Knightley getting used to having a loop of string around his
muzzle. He did great in his first session of counter conditioning
in preparation for his Comfort Trainer halter. If he is well behaved
the string goes away, and over time I increase the amount of time
and also add a little more pressure. With simply great results.
Eventually I placed the string across the top of Knightley's muzzle, below his eyes - where the halter noseband will sit. I didn't have it in a loop at that stage, I just wanted the feel of the string across the halter to be brief and to link it to food and praise and a quick withdrawal before he tried scratching at it. I kept up a stream of encouragement and praise whenever I put the string across his nose. He was doing well, by and large not trying to bite it (must have been so tempting for my playful puppy), so I put it back into a large loop. I put a kibble in my hand, and put the loop in front of it, so that if Knightley wanted the kibble, he would have to put his muzzle through the loop. He seemed happy to do this, and I didn't try to force him to stay with his muzzle in the loop longer, or to tighten it or anything. We did this several more times until any reluctance had disappeared. I then started c/ting for putting the string under his muzzle, just holding it there for a second before a c/t. At this stage I thought to myself - ok, he's happy with a loose loop around the whole muzzle, he is happy with some pressure on the top of his muzzle and with pressure on the bottom. He knows it isn't going to hurt him, he knows it isn't for eating, and he knows if he is quiet and well behaved the string goes away. After this mental recap, I figured Knightley was ready for the next stage. Forming the loop again, I lured Knightley's muzzle into it the same way, but this time I tightened it a little as he was eating his kibble. Before he could get upset, I released it. We did this again and again, and I was able to holding the loop with gentle pressure for a couple of seconds without Knightley making a fuss - enough to take a photo at least, which wasn't easy let me tell you!!! We left it there for the evening, and I was very very happy with that progress. Slow is fast when it comes to counter conditioning - which is what they call this process.

After writing about my socialisation and public access training plans in my last blog post I felt pretty inspired, so today Knightley and I took a walk up to our local shops. He did great! I focused on a couple of different things:

  • Not pulling towards people in order to say hello (if he pulled, we backed up until he was in heel position and was under threshold again)
  • Not picking up any leaves, garbage or food from the ground (he did pick up some plastic covered with leaves at one stage, but when I told him 'leave it' he dropped it. Good boy!)
  • Staying calm - or at least calming down when asked (we sat down on a bench a couple of times and I had him go into a down - he relaxed nicely, I would like to practice having him calm when people pat him, but there is a lot of work to do there)
  • Obeying basic cues (we ran through the basics, especially focusing on our eye contact cue ... he found it difficult with all the distractions but we were able to get up to about 8 seconds with no problems - we can do 30 seconds at home though!)
  • Being neither seen nor heard (the ideal for an assistance dog is that no one ever notices that it's there, so we focused on heeling nicely, being quiet and being invisible - I did notice several people startle when they realised there was a fairly large panting dog just lying there)
So far so good! There is a lot more work to be done of course, and I am looking forward to having both the halter and the vest, so that people will leave him alone in public. That will make a lot of difference to our training.

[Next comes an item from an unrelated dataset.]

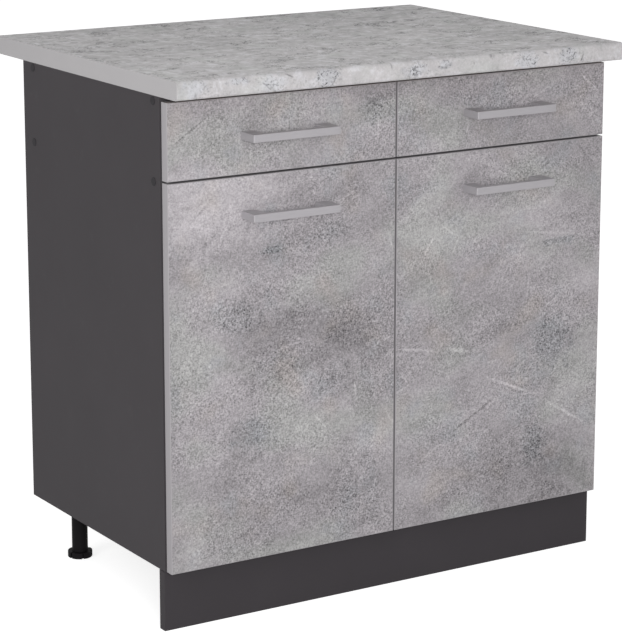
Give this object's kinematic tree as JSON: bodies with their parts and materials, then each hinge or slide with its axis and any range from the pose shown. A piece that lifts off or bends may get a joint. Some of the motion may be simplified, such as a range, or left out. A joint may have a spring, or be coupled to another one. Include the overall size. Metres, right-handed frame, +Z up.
{
  "type": "kitchen base cabinet",
  "caption": "Kitchen base cabinet: drawers over hinged doors, concrete-look fronts, bow handles, dark carcass, overhanging stone-look worktop, plinth and height-adjustable legs.",
  "frame": {"origin": "on the floor, in the middle of the whole cabinet's footprint with its fronts shut", "axes": "+X to the right as the user faces the doors, +Y from the fronts to the wall, +Z up"},
  "size_m": [0.8088, 0.604, 0.843],
  "materials": {
    "carcass_board": "matte anthracite melamine on particle board",
    "back_board": "matte anthracite printed hardboard",
    "plinth_board": "matte anthracite melamine on particle board",
    "worktop_board": "satin grey stone-look laminate on particle board",
    "worktop_edging": "matte grey edging strip",
    "front_board": "matte mottled concrete-look melamine with plain grey edges",
    "drawer_board": "matte light grey melamine",
    "handle_metal": "fine brushed, nickel coloured",
    "runner_metal": "satin light grey powder coat on steel",
    "hinge_metal": "nickel plated",
    "zinc_steel": "bright zinc plated",
    "cap_plastic": "matte charcoal",
    "black_plastic": "matte black, finely textured",
    "roller_nylon": "matte off-white nylon",
    "dowel_beech": "bare beech",
    "pad_rubber": "soft, milky clear"
  },
  "bodies": {
    "carcass": {"side_panel_left": "carcass_board", "side_panel_right": "carcass_board", "bottom_panel": "carcass_board", "top_rail_front": "carcass_board", "top_rail_back": "carcass_board", "mid_rail_front": "carcass_board", "mid_rail_back": "carcass_board", "drawer_divider": "carcass_board", "back_panel_left": "back_board", "back_panel_right": "back_board", "back_panel_joiner": "black_plastic", "shelf": "carcass_board", "shelf_pins": "black_plastic", "worktop": "worktop_board", "worktop_end_strips": "worktop_edging", "plinth_panel": "plinth_board", "plinth_clips": "black_plastic", "leg_sleeves": "black_plastic", "carcass_runners": "runner_metal", "hinge_plates": "hinge_metal", "hinge_arms": "hinge_metal", "carcass_screws": "zinc_steel", "screw_caps": "cap_plastic", "dowels": "dowel_beech", "worktop_screws": "zinc_steel", "fitting_screws": "zinc_steel", "bumper_pads": "pad_rubber"},
    "leg_foot_front_left": {"leg_foot_front_left": "black_plastic"},
    "leg_foot_front_right": {"leg_foot_front_right": "black_plastic"},
    "leg_foot_back_left": {"leg_foot_back_left": "black_plastic"},
    "leg_foot_back_right": {"leg_foot_back_right": "black_plastic"},
    "hinge_links_left": {"hinge_links_left": "hinge_metal"},
    "door_left": {"door_left": "front_board", "hinge_cups_left": "hinge_metal", "door_handle_left": "handle_metal", "door_screws_left": "zinc_steel"},
    "hinge_links_right": {"hinge_links_right": "hinge_metal"},
    "door_right": {"door_right": "front_board", "hinge_cups_right": "hinge_metal", "door_handle_right": "handle_metal", "door_screws_right": "zinc_steel"},
    "drawer_left": {"drawer_front_left": "front_board", "drawer_sides_left": "drawer_board", "drawer_back_left": "drawer_board", "drawer_bottom_left": "drawer_board", "drawer_runners_left": "runner_metal", "drawer_handle_left": "handle_metal", "drawer_fittings_left": "zinc_steel"},
    "drawer_rollers_left": {"drawer_rollers_left": "roller_nylon"},
    "runner_rollers_left": {"runner_rollers_left": "roller_nylon"},
    "drawer_right": {"drawer_front_right": "front_board", "drawer_sides_right": "drawer_board", "drawer_back_right": "drawer_board", "drawer_bottom_right": "drawer_board", "drawer_runners_right": "runner_metal", "drawer_handle_right": "handle_metal", "drawer_fittings_right": "zinc_steel"},
    "drawer_rollers_right": {"drawer_rollers_right": "roller_nylon"},
    "runner_rollers_right": {"runner_rollers_right": "roller_nylon"}
  },
  "joints": [
    {"name": "foot_front_left_height", "type": "slide", "parent": "carcass", "child": "leg_foot_front_left", "axis": [0, 0, -1], "range_m": [0, 0.02]},
    {"name": "foot_front_right_height", "type": "slide", "parent": "carcass", "child": "leg_foot_front_right", "axis": [0, 0, -1], "range_m": [0, 0.02]},
    {"name": "foot_back_left_height", "type": "slide", "parent": "carcass", "child": "leg_foot_back_left", "axis": [0, 0, -1], "range_m": [0, 0.02]},
    {"name": "foot_back_right_height", "type": "slide", "parent": "carcass", "child": "leg_foot_back_right", "axis": [0, 0, -1], "range_m": [0, 0.02]},
    {"name": "hinge_link_left", "type": "hinge", "parent": "carcass", "child": "hinge_links_left", "pos_m": [-0.3741, -0.2397, 0.392], "axis": [0, 0, 1], "range_deg": [0, 43.8]},
    {"name": "door_left_swing", "type": "hinge", "parent": "hinge_links_left", "child": "door_left", "pos_m": [-0.3913, -0.2512, 0.392], "axis": [0, 0, -1], "range_deg": [0, 138.7]},
    {"name": "hinge_link_right", "type": "hinge", "parent": "carcass", "child": "hinge_links_right", "pos_m": [0.3669, -0.2397, 0.392], "axis": [0, 0, -1], "range_deg": [0, 43.8]},
    {"name": "door_right_swing", "type": "hinge", "parent": "hinge_links_right", "child": "door_right", "pos_m": [0.3841, -0.2512, 0.392], "axis": [0, 0, 1], "range_deg": [0, 138.7]},
    {"name": "drawer_left_slide", "type": "slide", "parent": "carcass", "child": "drawer_left", "axis": [0, -1, 0], "range_m": [0, 0.29]},
    {"name": "drawer_left_rollers_turn", "type": "hinge", "parent": "drawer_left", "child": "drawer_rollers_left", "pos_m": [-0.20335, 0.14, 0.714], "axis": [1, 0, 0], "continuous": true},
    {"name": "runner_left_rollers_turn", "type": "hinge", "parent": "carcass", "child": "runner_rollers_left", "pos_m": [-0.20335, -0.231, 0.714], "axis": [1, 0, 0], "continuous": true},
    {"name": "drawer_right_slide", "type": "slide", "parent": "carcass", "child": "drawer_right", "axis": [0, -1, 0], "range_m": [0, 0.29]},
    {"name": "drawer_right_rollers_turn", "type": "hinge", "parent": "drawer_right", "child": "drawer_rollers_right", "pos_m": [0.19615, 0.14, 0.714], "axis": [1, 0, 0], "continuous": true},
    {"name": "runner_right_rollers_turn", "type": "hinge", "parent": "carcass", "child": "runner_rollers_right", "pos_m": [0.19615, -0.231, 0.714], "axis": [1, 0, 0], "continuous": true}
  ],
  "couplings": [
    {"joint": "hinge_link_left", "follows": "door_left_swing", "ratio": 0.31507},
    {"joint": "hinge_link_right", "follows": "door_right_swing", "ratio": 0.31507},
    {"joint": "drawer_left_rollers_turn", "follows": "drawer_left_slide", "rad_per_m": 117.65},
    {"joint": "runner_left_rollers_turn", "follows": "drawer_left_slide", "rad_per_m": 117.65},
    {"joint": "drawer_right_rollers_turn", "follows": "drawer_right_slide", "rad_per_m": 117.65},
    {"joint": "runner_right_rollers_turn", "follows": "drawer_right_slide", "rad_per_m": 117.65}
  ]
}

I decided a couple of days ago to do something about Knightley's 'crate' behaviour. He is very eager to obey if, and generally only if, I have some nice food. If he knows I don't have any food, he certainly isn't eager to get in the crate, and when he does get in, it is very slowly and sometimes he doesn't even go into a down once he is in - and that is absolutely *required* as part of the behaviour. So, I decided to teach the behaviour again, from scratch. I didn't actually teach 'crate' very well, it was my earlier days with Knightley, and I have learnt so much since then. We are putting a new cue to it - 'box' - and I have shaped it from the beginning. It is looking like it will be a faster version of the cue, and Knightley is always going into a down at the end of the behaviour chain. I think this is one of the very best things about clicker training (and something that more 'traditional methods' completely fails at!), that if you don't like a behaviour that you have trained, that you can train it again completely from scratch and get it better the next time around.

The last big thing we worked on yesterday - apart from loose leash, which is a given! - is our stays. We are getting really really close to properly passing Level 2 now. The Manners Minder (MM) is definitely helping. Knightley gets a bit bored in a sit stay and used to slide down into a down... so I put the MM on top of something so the chute was more at his mouth level and it wouldn't tempt him to go into a down when the treat came out, but would instead *keep* him in a sit. It worked very well, and I slowly walked around the room with Knightley in a stay, at first giving a treat at 10 seconds, then 15, then 20, then 25 - which took us to 1 minute 5 seconds. I then returned to him and gave him a big chunk of dried liver. Then we tried again, starting at 15, then 25, then 30 and returned to him. I then did some shorter sit stays, about 10 seconds. It's important to sometimes make it easy, not always just hard hard hard, or the dog will give up. We then started again, 15 seconds, then 25, then 35, then 40... which added up to a whole lot more than 1 minute, although of course he was getting reinforcement. He did almost break in that last one, his butt did come off the floor, but I quickly said 'sit!!!' in a deep authoritative voice and he sat back down.... and I hit the treat button twice in a row on the MM and praised him gently as we were at a distance from each other and effusive praise can make a dog break. We did another set of times, and got up to 45 seconds with no treat in between, which is our longest sit without him sliding down... but if you look at the amount of time between me giving the stay cue and returning to him, many of those times it was well over a minute. So I was very happy with our progress. We worked on our down stay in much the same way, and then later in the day did it without the MM. We got up to 50 seconds at the required 6m (20 feet).

So Level 2 is getting so very close to being done.....! I am going to try making a video of some of the things in Level 2 - there are too many things to get them all in, but we'll have a go.